If it were ever really necessary for woman to "win a place in the sun" she has done so by her activities with relation to the war. We have regarded woman with a high degree of sentimentality, and to her pleas for recognition in world affairs have shrugged our shoulders and intimated that she was fit to bear children, nurse the sick, do household chores and cook, cook, cook; but physically, mentally and by training she was unfit to perform the greater world duties.
But the world war has proved that all the tasks which men claimed women were unfitted to perform can as well be done by what we have been pleased to term the "weaker sex."
The war has proved a truism that old saying, "The hand that rocks the cradle rules the world," and also that the burden of war falls upon women. It is they who give up their sons to their country and send their husbands and boys to the front to serve as fodder for the cannon.
In England the work of women in the war secured for them a degree of recognition in Parliament which all of their agitation and militant tactics failed to produce.
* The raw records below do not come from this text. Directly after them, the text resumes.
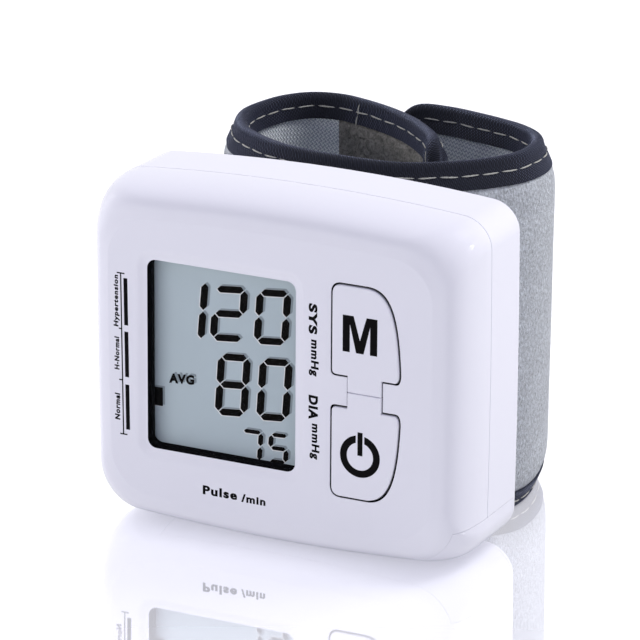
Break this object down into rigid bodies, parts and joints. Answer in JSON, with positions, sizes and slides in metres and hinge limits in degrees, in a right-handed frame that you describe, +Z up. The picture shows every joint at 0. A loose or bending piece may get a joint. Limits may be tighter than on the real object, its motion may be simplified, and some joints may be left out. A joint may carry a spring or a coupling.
{
  "type": "wrist blood pressure monitor",
  "caption": "Wrist blood pressure monitor: rounded white housing with a window over a liquid crystal display, two keys and a sliding battery cover, on a wrap-round cuff.",
  "frame": {"origin": "middle of the whole outline on the surface it stands on", "axes": "+Z up along the housing's height, +X to the right seen from the display, +Y back from the display towards the cuff"},
  "size_m": [0.076, 0.072, 0.0671],
  "materials": {
    "white_shell": "satin white with a faint lavender tint",
    "clear_pane": "clear gloss",
    "black_foam": "matte black",
    "lcd_glass": "grey-green reflective display",
    "cream_plastic": "matte natural",
    "board_green": "green solder mask",
    "chip_black": "matte black",
    "steel": "bright steel",
    "brass": "plated brass",
    "silicone": "translucent white silicone",
    "cell_green": "plain coloured sleeve",
    "lead_red": "red insulation",
    "grey_fleece": "brushed loop pile, light grey",
    "blue_lining": "woven nylon, blue-grey",
    "dark_tape": "ribbed binding tape, dark navy",
    "dark_pile": "hook pile, dark olive grey",
    "bladder_grey": "matte grey film",
    "stiffener": "matte white sheet"
  },
  "bodies": {
    "monitor": {"front_casing": "white_shell", "rear_casing": "white_shell", "casing_screw_1": "steel", "casing_screw_2": "steel", "casing_screw_3": "steel", "casing_screw_4": "steel", "display_window": "clear_pane", "display_gasket": "black_foam", "lcd_panel": "lcd_glass", "lcd_holder": "cream_plastic", "lcd_connector": "black_foam", "circuit_board": "board_green", "controller_chip": "chip_black", "board_screw_1": "steel", "board_screw_2": "steel", "key_retainer": "cream_plastic", "memory_switch": "chip_black", "power_switch": "chip_black", "battery_1": "cell_green", "battery_2": "cell_green", "contact_plate": "brass", "contact_bridge": "brass", "contact_spring_1": "steel", "contact_spring_2": "steel", "pump_motor": "steel", "pump_head": "cream_plastic", "exhaust_valve": "brass", "air_manifold": "cream_plastic", "pump_tube": "silicone", "valve_tube": "silicone", "cuff_tube": "silicone", "pressure_sensor": "chip_black", "sensor_tube": "silicone", "motor_lead": "lead_red", "cuff_fleece": "grey_fleece", "cuff_stiffener": "stiffener", "cuff_bladder": "bladder_grey", "cuff_lining": "blue_lining", "cuff_binding_top": "dark_tape", "cuff_binding_bottom": "dark_tape", "cuff_saddle": "cream_plastic", "cuff_nozzle": "cream_plastic"},
    "memory_key": {"memory_key": "white_shell"},
    "power_key": {"power_key": "white_shell"},
    "memory_switch_plunger": {"memory_switch_plunger": "cream_plastic"},
    "power_switch_plunger": {"power_switch_plunger": "cream_plastic"},
    "battery_cover": {"battery_cover": "white_shell"},
    "hook_end": {"hook_end_fleece": "grey_fleece", "hook_end_padding": "bladder_grey", "hook_end_lining": "blue_lining", "hook_end_binding_top": "dark_tape", "hook_end_binding_bottom": "dark_tape", "hook_patch": "dark_pile"},
    "wrap_end": {"wrap_end_fleece": "grey_fleece", "wrap_end_padding": "bladder_grey", "wrap_end_lining": "blue_lining", "wrap_end_binding_top": "dark_tape", "wrap_end_binding_bottom": "dark_tape"},
    "pump_shaft": {"pump_shaft": "steel"},
    "valve_pin": {"valve_pin": "steel"}
  },
  "joints": [
    {"name": "memory_key_press", "type": "hinge", "parent": "monitor", "child": "memory_key", "pos_m": [0.0193, -0.03312, 0.03335], "axis": [-1, 0, 0], "range_deg": [0, 2.5], "stiffness_Nm_per_rad": 0.2},
    {"name": "power_key_press", "type": "hinge", "parent": "monitor", "child": "power_key", "pos_m": [0.0193, -0.03312, 0.03335], "axis": [1, 0, 0], "range_deg": [0, 2.5], "stiffness_Nm_per_rad": 0.2},
    {"name": "memory_switch_travel", "type": "slide", "parent": "monitor", "child": "memory_switch_plunger", "axis": [0, 1, 0], "range_m": [0, 0.00055]},
    {"name": "power_switch_travel", "type": "slide", "parent": "monitor", "child": "power_switch_plunger", "axis": [0, 1, 0], "range_m": [0, 0.00055]},
    {"name": "battery_cover_slide", "type": "slide", "parent": "monitor", "child": "battery_cover", "axis": [1, 0, 0], "range_m": [0, 0.066]},
    {"name": "hook_end_unwrap", "type": "hinge", "parent": "monitor", "child": "hook_end", "pos_m": [-0.03115, 0.00716, 0.0335], "axis": [0, 0, 1], "range_deg": [0, 70]},
    {"name": "wrap_end_unwrap", "type": "hinge", "parent": "monitor", "child": "wrap_end", "pos_m": [0.0265, 0.02785, 0.0335], "axis": [0, 0, -1], "range_deg": [0, 100]},
    {"name": "pump_shaft_spin", "type": "hinge", "parent": "monitor", "child": "pump_shaft", "pos_m": [-0.00785, -0.01802, 0.0556], "axis": [1, 0, 0], "continuous": true},
    {"name": "valve_pin_travel", "type": "slide", "parent": "monitor", "child": "valve_pin", "axis": [-1, 0, 0], "range_m": [0, 0.0006], "stiffness_N_per_m": 100}
  ],
  "couplings": [
    {"joint": "memory_switch_travel", "follows": "memory_key_press", "m_per_rad": 0.0115},
    {"joint": "power_switch_travel", "follows": "power_key_press", "m_per_rad": 0.0115},
    {"joint": "hook_end_unwrap", "follows": "wrap_end_unwrap", "ratio": 0.7}
  ]
}
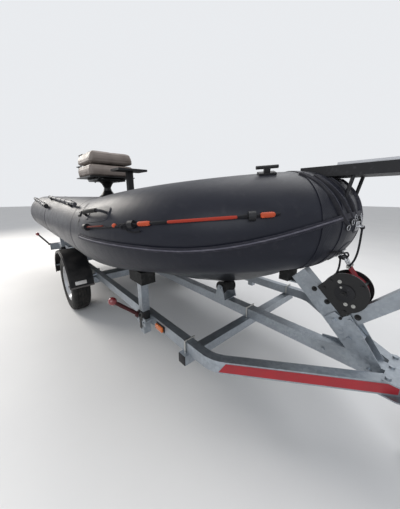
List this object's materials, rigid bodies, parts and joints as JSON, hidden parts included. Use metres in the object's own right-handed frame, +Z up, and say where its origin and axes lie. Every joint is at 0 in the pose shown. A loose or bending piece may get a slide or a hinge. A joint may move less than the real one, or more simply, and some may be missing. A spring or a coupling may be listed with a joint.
{
  "type": "inflatable boat with rigid hull on road trailer",
  "caption": "Inflatable boat with a V hull, resting on a single-axle galvanised road trailer that stands on its jockey wheel.",
  "frame": {"origin": "on the ground under the middle of the whole length and width", "axes": "+X forward to the coupling, +Y to port, +Z up"},
  "size_m": [4.71, 1.59, 1.488],
  "materials": {
    "tube_fabric": "satin",
    "hull_shell": "satin gelcoat",
    "transom_board": "satin",
    "strake": "matte",
    "fittings": "matte",
    "rope": "braided",
    "pole": "anodised aluminium",
    "grip": "satin",
    "stainless": "polished",
    "pale_plastic": "satin",
    "thwart_board": "painted",
    "black_metal": "satin black",
    "seat_vinyl": "satin vinyl",
    "instrument": "gloss",
    "galvanised": "galvanised",
    "mudguard": "satin black",
    "rubber": "matte",
    "strap": "woven",
    "lamp_red": "moulded lens",
    "tyre": "matte",
    "wheel_steel": "silver paint"
  },
  "bodies": {
    "root": {"axle": "galvanised", "bow_bands": "tube_fabric", "bow_bracket": "fittings", "bow_bracket_rail": "pale_plastic", "bow_eye": "stainless", "bow_stop": "rubber", "bow_strake": "strake", "carry_handles": "fittings", "console_posts": "fittings", "coupling": "galvanised", "cross_members": "galvanised", "display": "instrument", "drawbar": "galvanised", "eye_rope": "rope", "frame_plates": "galvanised", "grips": "grip", "hull": "hull_shell", "jockey_clamp": "galvanised", "lifelines": "rope", "light_board": "galvanised", "marker_arms": "rubber", "marker_lamps": "lamp_red", "mudguard_stays": "galvanised", "mudguards": "mudguard", "painter": "rope", "post_arm": "galvanised", "rail_port": "galvanised", "rail_starboard": "galvanised", "rear_lamps": "lamp_red", "roller_brackets": "galvanised", "seat_pedestal": "black_metal", "stowed_poles": "pole", "support_pads": "rubber", "support_posts": "galvanised", "thwart": "thwart_board", "transom": "transom_board", "tube_bow": "tube_fabric", "tube_fittings": "fittings", "tube_port": "tube_fabric", "tube_starboard": "tube_fabric", "u_bolts": "galvanised", "winch_frame": "black_metal", "winch_post": "galvanised", "winch_strap": "strap"},
    "wheel_starboard": {"tyre_starboard": "tyre", "rim_starboard": "wheel_steel", "hub_starboard": "galvanised"},
    "wheel_port": {"tyre_port": "tyre", "rim_port": "wheel_steel", "hub_port": "galvanised"},
    "jockey_leg": {"jockey_tube": "galvanised"},
    "jockey_castor": {"jockey_fork": "galvanised"},
    "jockey_roller": {"jockey_wheel": "rubber"},
    "seat": {"seat_base": "black_metal", "seat_cushion": "seat_vinyl"},
    "seat_backrest": {"seat_back": "seat_vinyl", "back_hinge": "black_metal"},
    "roller_front": {"keel_roller_front": "rubber"},
    "roller_middle": {"keel_roller_middle": "rubber"},
    "roller_rear": {"keel_roller_rear": "rubber"}
  },
  "joints": [
    {"name": "wheel_starboard_spin", "type": "hinge", "parent": "root", "child": "wheel_starboard", "pos_m": [-0.705, -0.642, 0.28], "axis": [0, 1, 0], "continuous": true},
    {"name": "wheel_port_spin", "type": "hinge", "parent": "root", "child": "wheel_port", "pos_m": [-0.705, 0.642, 0.28], "axis": [0, 1, 0], "continuous": true},
    {"name": "jockey_lift", "type": "slide", "parent": "root", "child": "jockey_leg", "axis": [0, 0, 1], "range_m": [-0.05, 0.12]},
    {"name": "jockey_swivel", "type": "hinge", "parent": "jockey_leg", "child": "jockey_castor", "pos_m": [1.895, 0.088, 0.22], "axis": [0, 0, 1], "continuous": true},
    {"name": "jockey_wheel_spin", "type": "hinge", "parent": "jockey_castor", "child": "jockey_roller", "pos_m": [1.85, 0.088, 0.1], "axis": [0, 1, 0], "continuous": true},
    {"name": "seat_swivel", "type": "hinge", "parent": "root", "child": "seat", "pos_m": [-0.505, -0.29, 1.232], "axis": [0, 0, 1], "continuous": true},
    {"name": "seat_back_fold", "type": "hinge", "parent": "seat", "child": "seat_backrest", "pos_m": [-0.737, -0.29, 1.384], "axis": [0, -1, 0], "range_deg": [0, 100]},
    {"name": "keel_roller_front_spin", "type": "hinge", "parent": "root", "child": "roller_front", "pos_m": [0.75409, 0, 0.51822], "axis": [0, 1, 0], "continuous": true},
    {"name": "keel_roller_middle_spin", "type": "hinge", "parent": "root", "child": "roller_middle", "pos_m": [-1.184, 0, 0.4247], "axis": [0, 1, 0], "continuous": true},
    {"name": "keel_roller_rear_spin", "type": "hinge", "parent": "root", "child": "roller_rear", "pos_m": [-1.874, 0, 0.4247], "axis": [0, 1, 0], "continuous": true}
  ]
}
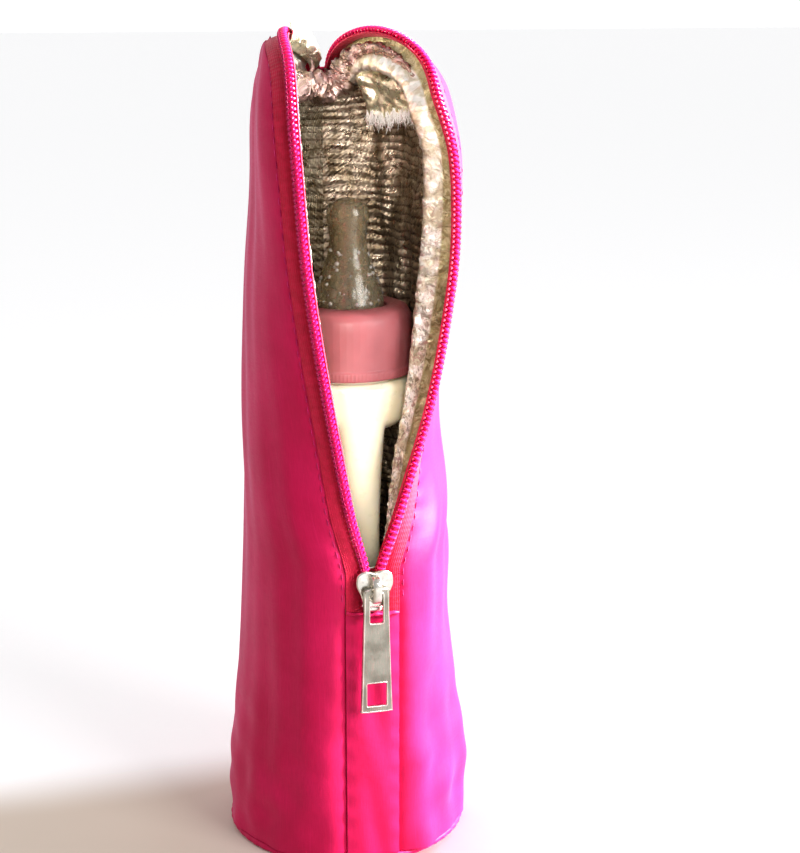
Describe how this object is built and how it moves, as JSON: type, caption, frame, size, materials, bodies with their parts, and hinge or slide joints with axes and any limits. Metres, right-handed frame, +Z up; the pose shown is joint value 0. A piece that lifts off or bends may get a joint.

National extremity was woman's opportunity; frank invitation to new lines of work was followed by hearty appreciation on the part of the men; and a proposition to extend suffrage to 6,000,000 English women was based avowedly upon the general gratitude felt for their loyal and effective service in the war. And it is war service, for modern warfare has greatly enlarged the content of that term. In the modern conception those who make munitions or in other ways release others for the front are doing war service as truly as those who bear arms.
Instead of yielding to fame a few isolated Mollie Pitchers, the war brought a largely neglected half of the nation's military strength into practical service. Indeed, though woman dreads war more than man does, if it comes to actual defense of land and home and young, we find, with Kipling, that "the female of the species is more deadly than the male."
THE WORK OF WOMEN.
The work of the women in the munitions factories in England has deservedly attracted large attention, and, doubtless, British historians will for centuries tell how, when England found herself utterly at a loss before her enemies because of a lack of effective ammunition, the women responded "as one man" to meet the need and save the Union Jack from being forced to the shore. It was a repetition, multiplied 10,000 times, of the Presbyterian parson at Springfield, N.J., supplying Washington's army with Watts hymn books when it was retreating to serve as paper wadding for the rifles.
The innovation of the task, the large scale on which it was carried out and the striking success of it make it a major event of the war, even to be compared with the battle of the Marne. And shall not American historians ascribe to the scores of young girls who lost their lives in an explosion at Eddystone, Pa., making munitions, the honor of being the first martyrs of the German-American War?
It was not alone the working girls of England who tired their arms and calloused their hands on the heavy shells. When the work was at its full capacity, a proposition was sent to the women of leisure to undergo three weeks of training in a munitions factory and then take up the work at the week-ends to relieve the regular workers, the women shell machinists, whose strength and skill could best be maintained by saving them from Saturday and Sunday overtime.